Credit: Image by Moyan_Bren on Flickr. Some rights reserved

Laws allowing journalists to protect confidential sources where sensitive information is concerned have enabled many public interest stories to come to light which may otherwise have not been reported.

However, the digital age poses many new challenges to the protection of journalistic sources, not least because data stored online is of course more vulnerable to hackers and government surveillance.

Today at the World News Media Congress, the World Editors Forum revealed an 11-point framework for assessing how sources should be protected in the digital age.

It includes recommendations that source protection should not "entail registration or licensing of practitioners of journalism" and international recognition of "the value to the public interest of source protection".

Earlier this year, a Pew Research Center survey of 671 members of Investigative Reporters and Editors (IRE) found that 64 per cent believed it was likely the US government had collected data about their phone calls, emails or other online communications.

However, Amy Mitchell, Pew's director of journalism research, noted that this sense of surveillance was not preventing journalists from pursuing stories in the public interest, also speaking at the World News Media Congress today.

"Only three per cent said it had kept them from pursuing a story, but they are in many cases changing the way they're sharing or saving sensitive documents," she explained.

Some 42 per cent of IRE members also said they were not sure of the steps their organisations were taking to protect data and sensitive information.
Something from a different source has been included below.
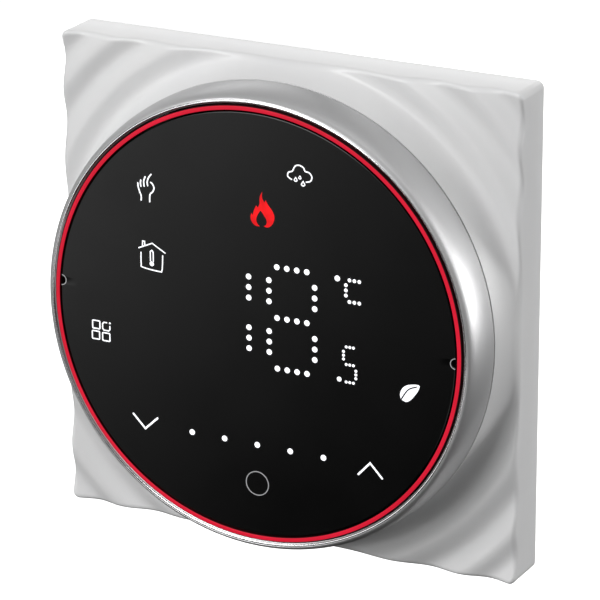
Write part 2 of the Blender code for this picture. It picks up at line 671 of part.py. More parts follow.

This ties into a "sense of uncertainty" across the industry of how to protect data and what tools to use in order to do so, said Mitchell.

Half of IRE members surveyed said they didn't use any security tools, while some said they purposefully don't, because they feel doing so might "raise a flag, that perhaps they should be watched and their data should be collected".

The recommendations published today are part of a study investigating the protection of journalistic sources in 121 countries around the world currently being undertaken by the World Editors Forum.

Early findings of the research paper, Protecting Journalism Sources in the Digital Age, show that more than 100 of these countries have had some form of source protection in place since 2007.

However, these frameworks are currently at risk from national security and anti-terrorism legislation.

The rapid pace at which technology is developing also means these frameworks are already outdated when it comes to regulating the collection and use of digital data.